Gone are the days when IT issues — deemed too technical for all but IT professionals — were overlooked by management unless they caused catastrophic issues. Instead, the research reveals that today the performance of business-critical applications and digital services, and their impact on the business, is now reported to C-level executives on a consistent basis in as many as 80% of global organizations. Rewind five years, and this level and type of reporting just wasn’t happening in the vast majority of businesses.  

But in 2024, regularly assessing the health of digital services is fundamental. Poor application performance, and unreliable digital channels, can be directly linked to reputational and revenue losses. The C-Suite needs insight if they are to direct the resources needed to mitigate these threats, and capitalize on the opportunities made possible by exceptional digital experiences. 

Delivering seamless experiences, an IT dilemma 

For IT teams, this C-suite interest in digital experience is something of a double-edged sword. On one hand, C-level executives now realize what technologists have been saying for many years — that application availability, performance, and security is critically important, and that every organization should be directing the right resources and investment to ensure applications are providing end users with consistent seamless digital experiences. On the other hand, however, this heightened focus on experience among senior leaders, piles more pressure onto those IT teams responsible for developing, maintaining and optimizing applications.  

Technologists are facing an uphill battle in managing an increasingly complex and dispersed application landscape. The accelerated deployment of cloud native technologies and the shift to hybrid IT environments has left many IT teams without full visibility of their applications, particularly where components are running across cloud native and on-premises technologies. 

Most IT departments are still deploying separate monitoring tools for different elements of their application environments, and this means technologists are unable to generate a unified view on how applications are performing. They’re being bombarded with data, with no clear way of making sense of it all. In this deluge of data, they can’t easily detect issues, and even when they do, it is nearly impossible to quickly understand root causes and dependencies to fix issues before they impact end user experience. 

It means we’ve reached an unfortunate situation where vast numbers of IT teams are working under relentless pressure, constantly firefighting and scrambling to identify and resolve issues. And of course, the additional scrutiny that is coming from senior leaders within their organizations is only intensifying the pressure technologists are operating under. 

Observability, the key to stay competitive in the experience economy 

In order for IT teams to match up to board mandates and deliver the experiences customers now demand, they need to implement a comprehensive full-stack observability solution.
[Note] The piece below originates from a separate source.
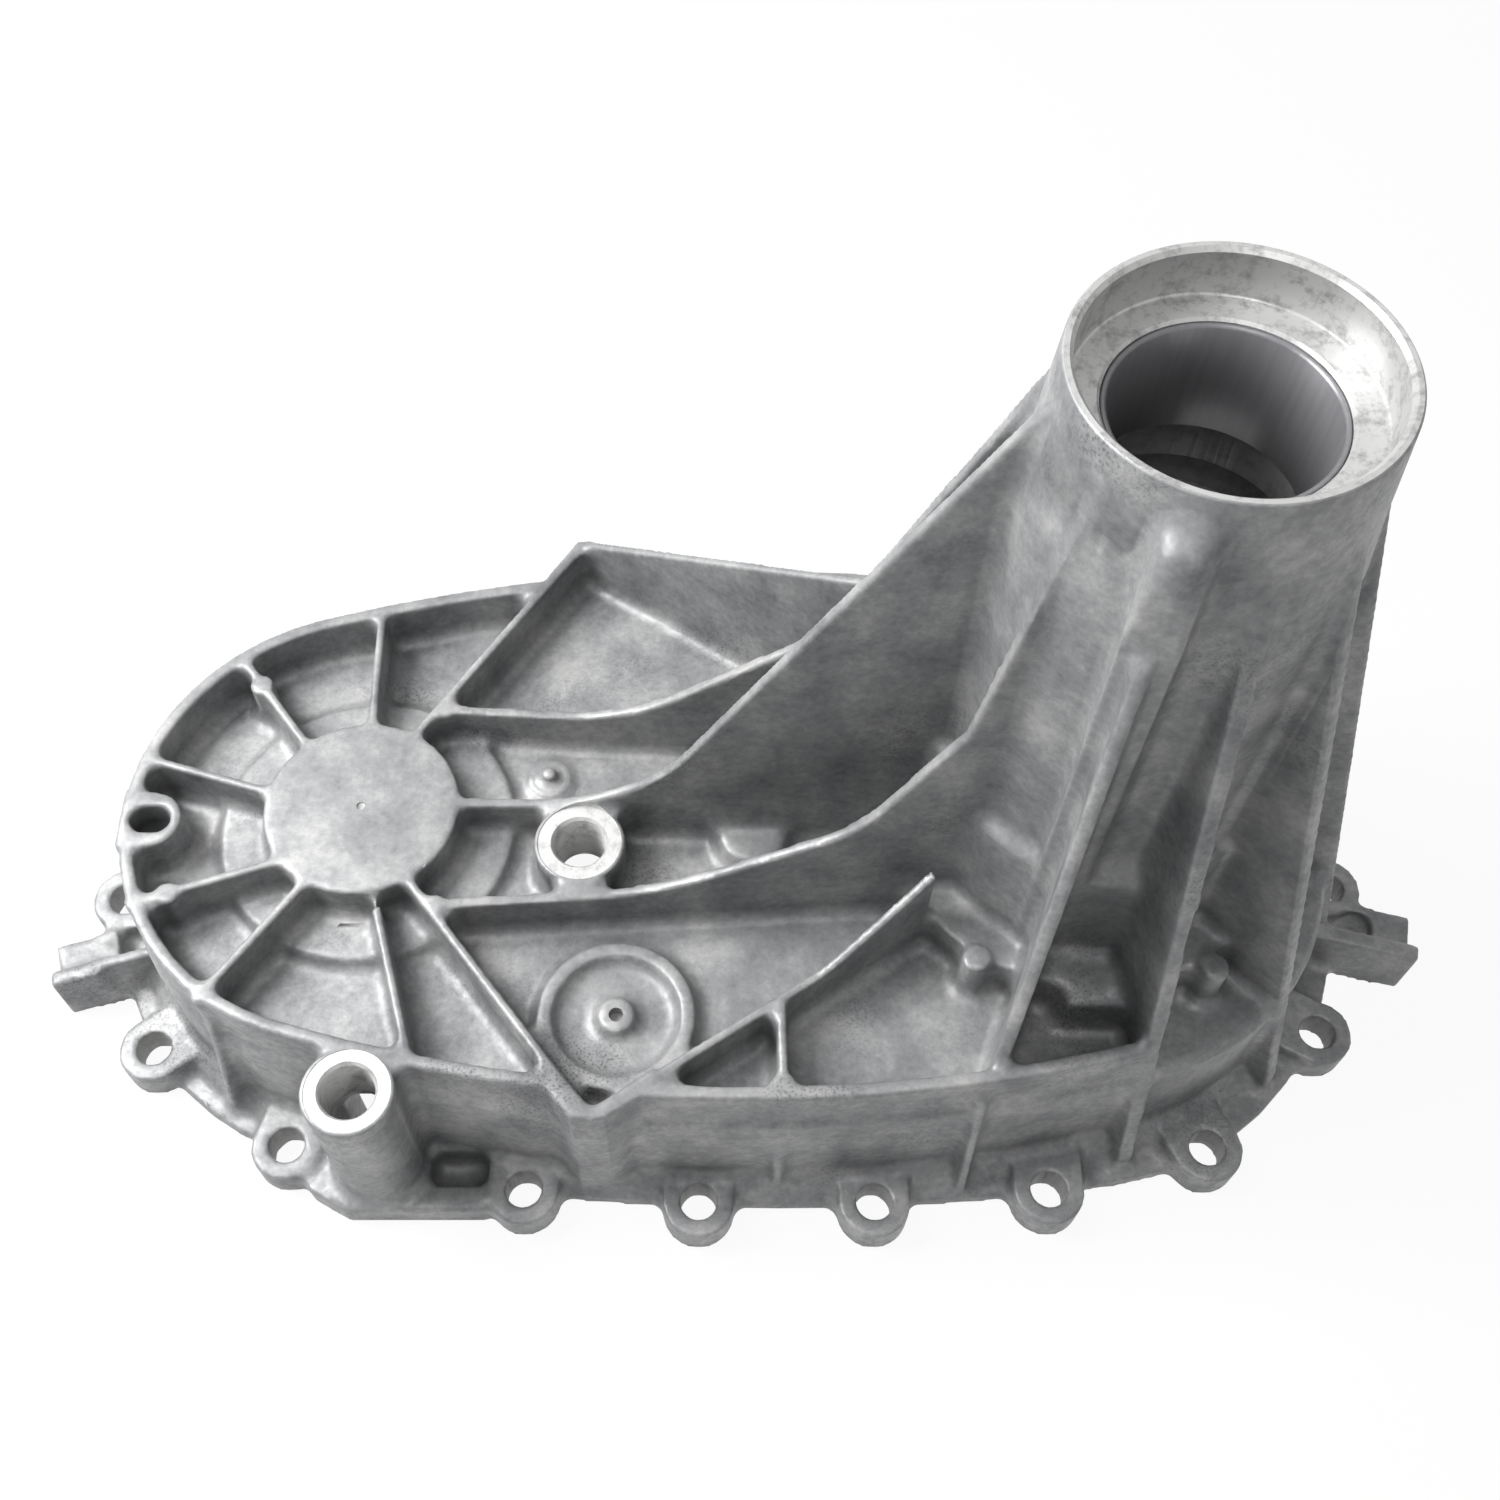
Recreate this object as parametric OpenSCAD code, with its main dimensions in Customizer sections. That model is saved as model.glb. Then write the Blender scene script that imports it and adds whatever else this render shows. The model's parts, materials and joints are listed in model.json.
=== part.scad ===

It provides expanded visibility into cloud native environments to locate and highlight availability, performance, and security issues across application entities. And crucially, it generates a clear, single line of sight for applications spanning across hybrid environments — bringing together telemetry data from cloud native technologies and agent-based entities within legacy applications. This unified visibility and insight are crucial for technologists to cut through complexity and manage soaring volumes of data.  

Crucially, it enables them to bridge the gap between IT objectives and management wants. With full-stack observability, IT teams can correlate application data with real-time business metrics, so they can identify and prioritize issues and threats based on potential impact to end-user experience.

With a business lens on application performance data, IT teams can move beyond the firefighting and get ahead, focusing their skills and time on what matters most to customers and, ultimately, to their organizations.

Thanks to clear, business-oriented metrics — such as number of unique sessions, average revenue per session, average revenue per transaction, ‘revenue at risk’ from potential outages, and overall user experience — CIOs can have meaningful engagements with senior leaders, demonstrating how their teams are driving the organisation forward.

And with almost all business leaders (98 per cent) predicting demand from C-level executives, for visibility and reporting into digital experience, will increase over the next two years, all technologists need to ensure they have the tools and insights required to respond. 

By implementing a full-stack observability solution, IT teams can deliver the seamless and secure digital experiences customers now expect at all times, and on which business leaders in their organizations are now so focused. And technologists can demonstrate to C-level executives how application performance (and their own skills and efforts) are driving business results.